Credibility and Accountability
One of the most frequently overlooked benefits of association membership is the credibility it lends to the member. It is also the most important benefit for smaller, less established companies. Including a mortgage broker and/or mortgage banker association logo on all company materials, advertising, business cards, and correspondence infers compliance with the highest professional and ethical standards.
As a customer, seeing this credibility gives me comfort that I am not going to be taken unfair advantage of. Investors and wholesalers understand that member is striving for best practices and is willing to be held accountable, making it more likely that the investor will approve the member. Most importantly, a regulator knows that the member adheres to ethical standards and will receive the benefit of the doubt if a complaint is lodged.
Recommendations for Mortgage Associations to Add Value
I recently taught a Continuing Education class for over 150 mortgage bankers and brokers. The class comprised of mostly senior people. 80% of the attendees had over 10 years of experience; 90% had over 5 years.
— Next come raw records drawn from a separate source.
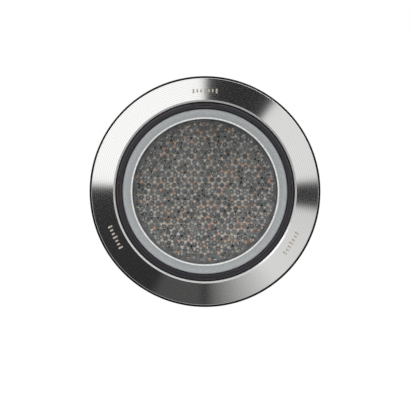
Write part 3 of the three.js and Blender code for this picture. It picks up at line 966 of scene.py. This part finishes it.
def add_chips(target, chance, x, z, surface):
    """Small bright chips of light where a lenslet meets its neighbours."""
    for i in range(3):
        if chance.random() > CHIP_SHARE:
            continue
        angle = math.radians(30 + 60 * i) + 0.3 * (chance.random() - 0.5)
        near = LENSLET_PITCH * (0.36 + 0.16 * chance.random())
        size = 0.2 + 0.2 * chance.random()
        color = chance.choice((CREAM, OUTLINE, PALE, DARK))
        tip = (x + near * math.cos(angle), z + near * math.sin(angle))
        rings = [(0.0, surface - 0.36, color), (size, surface - 0.30, color)]
        closed_relief(target, *tip, rings, 3, surface + 0.3, TAU * chance.random())


def add_edge_chips(target, chance, outer, surface):
    """Slivers of colour in the narrow band that the array leaves free along the rim."""
    for _ in range(EDGE_CHIPS):
        angle = TAU * chance.random()
        away = outer - 1.0 - 0.9 * chance.random()
        size = 0.22 + 0.22 * chance.random()
        color = chance.choice((CREAM, ORANGE, OUTLINE, OUTLINE, PALE, DARK))
        tip = (away * math.cos(angle), away * math.sin(angle))
        rings = [(0.0, surface - 0.34, color), (size, surface - 0.28, color)]
        closed_relief(target, *tip, rings, 3, surface + 0.3, TAU * chance.random())


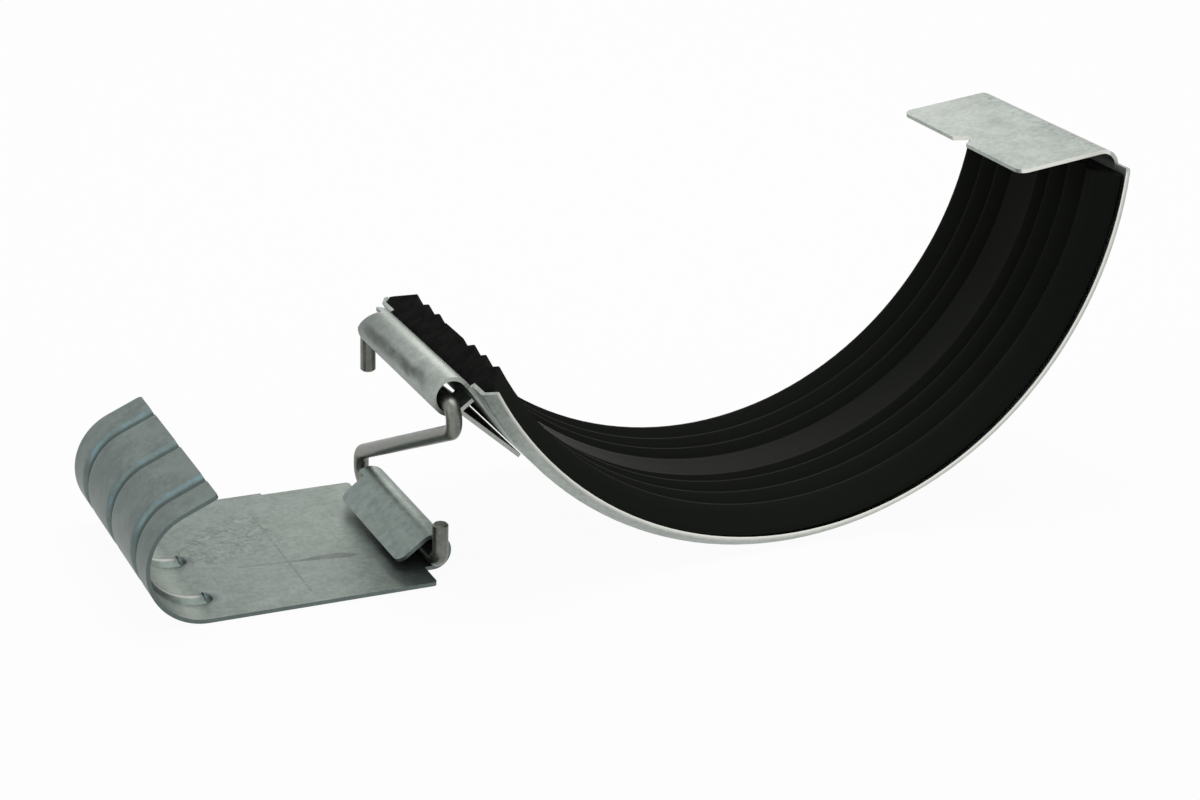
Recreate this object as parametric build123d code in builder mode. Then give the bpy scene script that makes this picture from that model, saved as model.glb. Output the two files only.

Compared to past years when these classes consisted of people with less than 5 years experience, the message struck me clearly: We need to bring new people into the industry.
Associations need to be at the center of community services. Volunteerism and membership accrue benefits to membership as a whole. By pooling resources members gain competitive advantage in providing services, like education, recruiting, and public relations in addition to their accepted role in political action lobbying. In addition, the association can perform a self-regulatory function, providing customers, vendors and referral sources with a mediation and arbitration source that does not involve legal and criminal sanctions.